I have used this story for quite a few years in my face-to-face classes with great success. I posted it on my Distance Learning course as part of a longer discussion. When I ask them to reflect about how people's economic systems condition the way they see the world, I get at least one student who reads this story as an attack on America. After over 20 years of fielding this issue in the classroom, I must admit I find this the most frustrating discussion in Distance Learning. I have no physical way, through demeanour, manner, facial expression, to soften the discussion to a non-threatening level. It seems the more words I throw at the issue the more the hostility escalates. My frustration level is pretty high at this point; I mean, non-judgemental evalution is the starting point for anthropology. If I can't succeed in this discussion, where do I go from here?


Nicole Ives said...

Hi - I'm teaching anthropology online for the first time this semester and I too wonder if my "lectures" are being perceived in the way I intended. I have found a few instances in which I've had to post an announcement and say something like "a few of you seem to have taken my comments on blah blah as blah blah - what I wanted you to take from that was blah blah..." yeah, lay it all out.

I must say I'm jealous of your position - you are doing what I really want to do - teach anthro full time. I work full time in the distance learning office and only teach anthro as an adjunct - how I wish it were the other way around! this blog is a great idea!
-Nicole Ives
Prince George's Community College
Largo, MD

Pamthropologist said...

Thanks, Nicole!

Teaching online is one of the greatest challenges I have ever experienced. It takes an amazing skill set. I am hoping this blog allows a group of us to connect and compare notes and suggestions.

I do recognize how privileged I am. There are many faculty adjuncting in the Houston area. I started out adjuncting for three years and then was hired to teach full time on three campuses. I told my students my office was in my car--they could stand in the parking lot and I would pick them up and they could talk while I drove. Over the years, I got my load down to two campuses and this Fall, I will be down to one.

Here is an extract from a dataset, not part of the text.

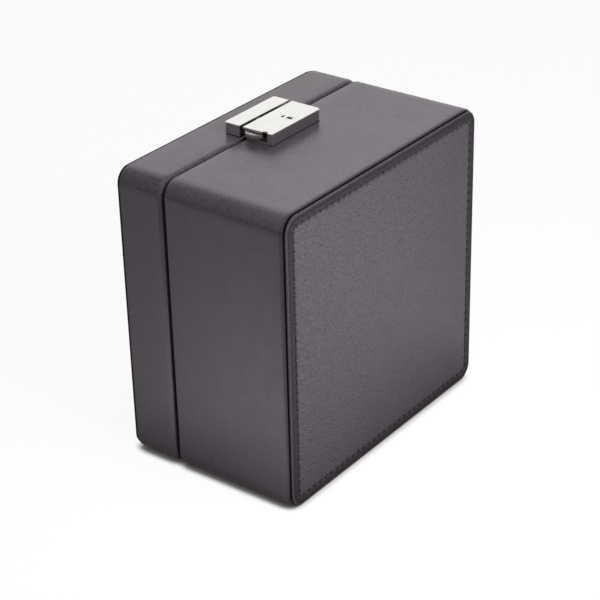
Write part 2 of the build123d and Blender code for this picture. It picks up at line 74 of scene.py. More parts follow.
# Camera fitted to the photograph, about the middle of the closed box
camera_azimuth = math.radians(-52.607)
camera_elevation = math.radians(28.305)
camera_roll = math.radians(-1.438)
camera_distance = 946.58 * MM
camera_right = -2.27 * MM
camera_up = -10.776 * MM
camera_target = Vector((0, 0, 78.4 * MM))
camera_lens = 112.13
camera_sensor = 36.0

# Sizes of the leather work that the frame's boxes don't tell
corner_radius = 8.8 * MM
leather_thickness = 1.0 * MM
board_thickness = 4.5 * MM
wall_thickness = leather_thickness + board_thickness
rim_round = 2.3 * MM
seam_round = 2.0 * MM
seam_fall = 0.95 * MM
seam_turn_in = 1.84 * MM
rim_inner_round = 0.4 * MM
seam_tuck = 0.04 * MM
wall_side_steps = 52
wall_corner_steps = 10
straight_step = 6 * MM
panel_inset = 0.9 * MM
panel_round = 0.8 * MM
panel_least_round = 0.5 * MM
panel_overhang = 0.95 * MM
wall_unevenness = 0.05 * MM
panel_unevenness = 0.07 * MM
unevenness_length = 26 * MM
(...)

I think of all the disciplines, Anthropology is the most likely to be taught on an adjunct basis. (I think we are safe in this forum from our colleagues in other Departments chiming in to disagree.) Very few institutions want to invest in us. Anyway, even more of a compelling reason to start some kind of sharing network--like this blog.

Anonymous said...

This post immediately reminded me of a friend who had a student ( who also worked at the college) who decided that all social science was an attack on 'America".
With this kind of reaction, it is obvious that anth. is badly needed.When any variation is seen as a threat, or analysis as foreign, we have some problems.
I got some similar reactions to Americans disconnection from their food sources this last semester, as I had my students read either Kingsolvers 'Animal, Vegetable, Miracle" or Pollans 'Omnivores Dilemma". While neither is written by a social scientist ( I teach both Anth & Soc, so the books had to work for either) they both dealt with that theme.
BTW- about 70% of classes are now taught by adjunct faculty, so while we are in trouble in that respect, we are by no means alone.
Mike Pavlik

Pamthropologist said...

70%, Mike? Wow, I didn't know that. And most students are now in community colleges not universities. And so few resources for us.

I would love to hear more stories about readings that have worked--and I try to remind, myself that anger means its working. I can't get my kids to read anything. I bet we can all agree to that!